By the way, for perfect endings, I would say that Timothy Zahn’s Dragon & Thief series has a pretty awesome wrap-up – also his stand-alone Icarus Hunt. Or Diana Wynne Jones’s Howl’s Moving Castle.
Agree about Howl’s Moving Castle (but then I love everything about that book) and Ancillary Mercy (I know people complained about it not being epic enough, but that was the POINT!)(Books have made me cry with happiness before, but that may be the first time I’ve laughed with happiness.)(And I will definitely read anything she writes!)

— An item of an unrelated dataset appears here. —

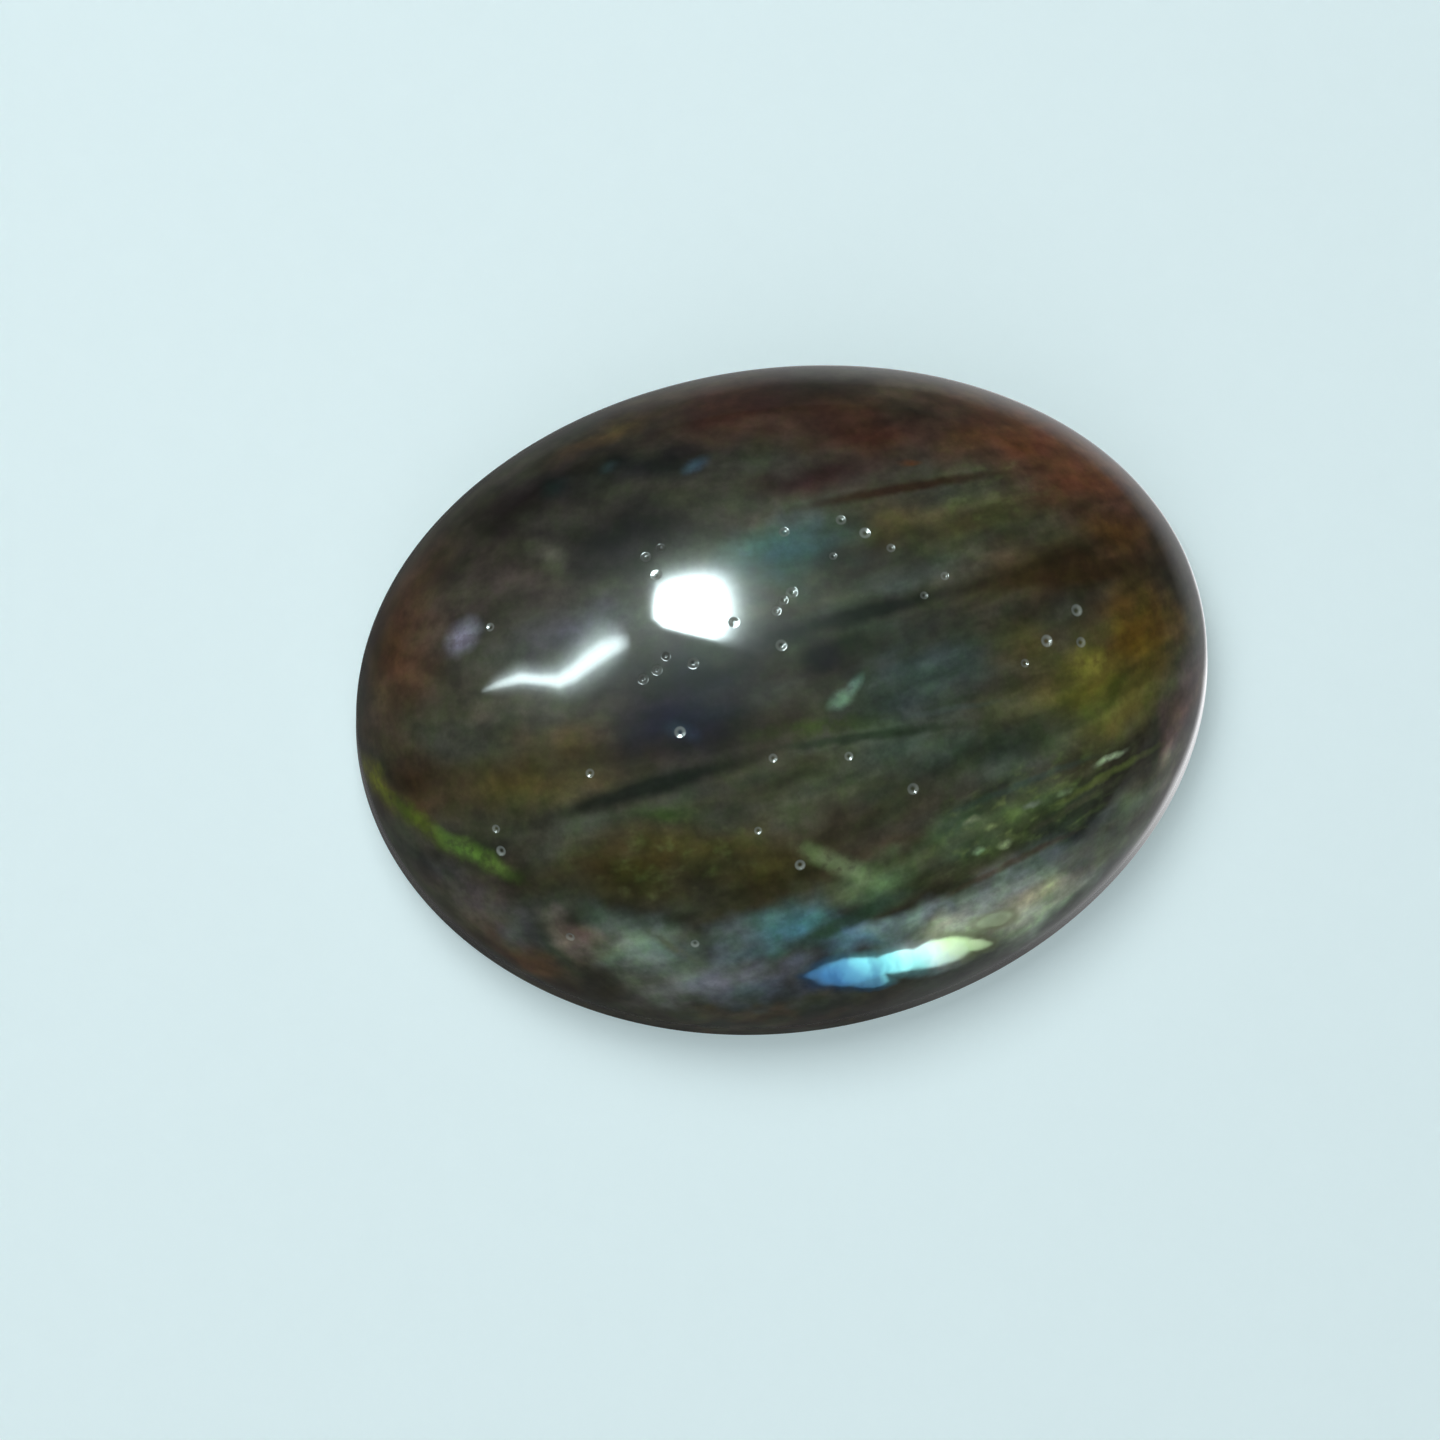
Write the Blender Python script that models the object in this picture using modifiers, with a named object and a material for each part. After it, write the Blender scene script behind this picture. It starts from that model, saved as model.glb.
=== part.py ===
"""An oval labradorite cabochon: one polished stone with a domed crown, a short straight girdle and a flat back.

The stone lies on its flat back. X runs along the oval, Z up through the crown. Sizes are in metres.
"""

import math

import bmesh
import bpy

LENGTH = 0.0210
WIDTH = 0.0162
HEIGHT = 0.0066

BACK_BEVEL = 0.00035
GIRDLE_TOP = 0.0011
GIRDLE_DRAFT = 0.00006
CROWN_FULLNESS = 2.12

STEPS_AROUND = 96
BEVEL_POINTS = 3
CROWN_POINTS = 22
MERGE_DISTANCE = 0.000001

# The oval was ground by hand: it is a little fuller at three places round its edge, and its top is off centre.
LOBE_COUNT = 3
LOBE_SHARE = 0.009
LOBE_ANGLE = math.radians(24)
CROWN_SHIFT_X = -0.0003
CROWN_SHIFT_Y = 0.0002


def clear_scene():
    for thing in list(bpy.data.objects):
        bpy.data.objects.remove(thing, do_unlink=True)


def polished_stone():
    material = bpy.data.materials.new("labradorite")
    material.use_nodes = True
    shader = material.node_tree.nodes["Principled BSDF"]
    shader.inputs["Base Color"].default_value = (0.040, 0.045, 0.032, 1.0)
    shader.inputs["Roughness"].default_value = 0.08
    shader.inputs["Metallic"].default_value = 0.0
    shader.inputs["IOR"].default_value = 1.56
    return material


def half_section():
    """Points (radius, height) from the top of the crown, down the girdle, round the bevel to the centre of the back."""
    half = LENGTH / 2
    power = 2 / CROWN_FULLNESS
    points = []
    for i in range(CROWN_POINTS + 1):
        turn = math.pi / 2 * (1 - i / CROWN_POINTS)
        radius = (half - GIRDLE_DRAFT) * max(0.0, math.cos(turn)) ** power
        rise = (HEIGHT - GIRDLE_TOP) * math.sin(turn) ** power
        points.append((radius if i else 0.0, GIRDLE_TOP + rise))
    for i in range(BEVEL_POINTS + 1):
        turn = math.pi / 2 * i / BEVEL_POINTS
        radius = half - BACK_BEVEL * (1 - math.cos(turn))
        points.append((radius, BACK_BEVEL * (1 - math.sin(turn))))
    points.append((0.0, 0.0))
    return points


def turned_stone(material, collection):
    """The half section turned round Z with a Screw modifier, as a mesh of its own."""
    section = half_section()
    mesh = bpy.data.meshes.new("half_section")
    edges = [(i, i + 1) for i in range(len(section) - 1)]
    mesh.from_pydata([(radius, 0.0, height) for radius, height in section], edges, [])
    profile = bpy.data.objects.new("half_section", mesh)
    collection.objects.link(profile)

    screw = profile.modifiers.new("turn", "SCREW")
    screw.axis = "Z"
    screw.angle = math.tau
    screw.steps = STEPS_AROUND
    screw.render_steps = STEPS_AROUND
    screw.use_merge_vertices = True
    screw.merge_threshold = MERGE_DISTANCE

    evaluated = profile.evaluated_get(bpy.context.evaluated_depsgraph_get())
    turned = bpy.data.meshes.new_from_object(evaluated)
    turned.name = "labradorite_cabochon"
    bpy.data.objects.remove(profile, do_unlink=True)
    turned.materials.append(material)
    return turned


def hand_cut(x, y, z):
    """Moves a point of the turned stone to its place on the hand-ground oval."""
    around = math.atan2(y, x)
    lobes = 1 + LOBE_SHARE * math.cos(LOBE_COUNT * (around - LOBE_ANGLE))
    up = (z / HEIGHT) ** 2
    return (
        x * lobes + CROWN_SHIFT_X * up,
        y * lobes * WIDTH / LENGTH + CROWN_SHIFT_Y * up,
        z,
    )


def centre_and_fit(points):
    """The points with their box centred on the origin and brought to the stone's length and width."""
    low_x, high_x = min(p[0] for p in points), max(p[0] for p in points)
    low_y, high_y = min(p[1] for p in points), max(p[1] for p in points)
    along = LENGTH / (high_x - low_x)
    across = WIDTH / (high_y - low_y)
    middle_x = (low_x + high_x) / 2
    middle_y = (low_y + high_y) / 2
    return [((x - middle_x) * along, (y - middle_y) * across, z) for x, y, z in points]


def flatten_back(mesh):
    """One flat face for the back, in place of the fan of thin triangles."""
    shape = bmesh.new()
    shape.from_mesh(mesh)
    bmesh.ops.recalc_face_normals(shape, faces=shape.faces)
    on_back = [face for face in shape.faces if all(v.co.z < MERGE_DISTANCE for v in face.verts)]
    bmesh.ops.dissolve_faces(shape, faces=on_back, use_verts=True)
    shape.to_mesh(mesh)
    shape.free()


def cabochon(collection):
    mesh = turned_stone(polished_stone(), collection)
    points = [hand_cut(*vertex.co) for vertex in mesh.vertices]
    for vertex, place in zip(mesh.vertices, centre_and_fit(points)):
        vertex.co = place
    flatten_back(mesh)
    mesh.shade_smooth()
    mesh.set_sharp_from_angle(angle=math.radians(30))
    stone = bpy.data.objects.new("labradorite_cabochon", mesh)
    collection.objects.link(stone)
    return stone


def main():
    clear_scene()
    collection = bpy.data.collections.new("labradorite cabochon")
    bpy.context.scene.collection.children.link(collection)
    cabochon(collection)


main()
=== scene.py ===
"""The looks of an oval labradorite cabochon: its polished surface, the colours in it, light and camera.

The stone lies on its flat back. X runs along the oval and Z up through the crown. Lengths are in
millimetres, and MM turns them into the scene's metres.
"""

import math

import bmesh
import bpy
from mathutils import Matrix, Vector, noise


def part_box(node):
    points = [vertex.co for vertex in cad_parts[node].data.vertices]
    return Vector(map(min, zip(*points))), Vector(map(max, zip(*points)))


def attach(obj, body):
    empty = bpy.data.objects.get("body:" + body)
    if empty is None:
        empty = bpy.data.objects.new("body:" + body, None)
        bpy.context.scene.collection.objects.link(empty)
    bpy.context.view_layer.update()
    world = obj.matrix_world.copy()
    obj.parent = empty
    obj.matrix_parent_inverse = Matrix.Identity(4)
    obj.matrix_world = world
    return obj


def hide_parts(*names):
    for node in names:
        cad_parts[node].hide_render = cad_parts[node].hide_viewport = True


MM = 0.001
NODE = "labradorite_cabochon"

# The stone's section and hand-ground oval, as in the solid.
BACK_BEVEL = 0.35
GIRDLE_TOP = 1.1
GIRDLE_DRAFT = 0.06
CROWN_FULLNESS = 2.12
LOBE_COUNT = 3
LOBE_SHARE = 0.009
LOBE_ANGLE = math.radians(24)
CROWN_SHIFT_X = -0.3
CROWN_SHIFT_Y = 0.2

# Fineness of the visible mesh.
STEPS_AROUND = 320
CROWN_RINGS = 116
GIRDLE_RINGS = 6
BEVEL_RINGS = 6
BACK_RINGS = 30
# Rounds in which a height on the crown is found, and the steps over which its slope and the waves' are taken.
HEIGHT_ROUNDS = 30
SLOPE_STEP = 0.01
WAVE_STEP = 0.02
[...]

E.C., I agree that Shadow Scale did not live up to Seraphina and just left me scratching my head at the end and not really caring anymore. However, I thought she entirely redeemed herself with Tess of the Road, which isn’t a sequel so much as an adjacent story. No dragons or saints, but she explores the quixle?— whatever those dragon-cousin people were called and they are super interesting! Quigutl! (great name!) And Tess is an amazing character, and the plot is tight. She lands this ending: very satisfying, but leaves room for a sequel, which is out now but I haven’t read yet.
Elise, aargh, sometimes I wonder what the author was thinking. Honestly, it seems to me that even if the sequel were about the son, this could have been handled a lot better than just shooting the father either at the end of the first book or (just as bad) the beginning of the second.
EC, great point about Irene in The Queen of Attolia and yes, that’s a very important theme that continues through The King of Attolia. I think this is one big reason that pair of books is by far my favorite in the series.
I had heard that the second book disappointed people after Seraphina and therefore never got a round to reading Shadow Scale. I suppose with Kim’s vehement thumbs up for Tess, that’s probably one I should at least keep on my radar.
In the good old days when we were watching Doctor Who and only knew what episode number we were on, it was a great guessing game what the cliffhanger would be or if they would conclude in this episode.
There were several stories where I was certain the cliffhanger was coming and they wrapped it up.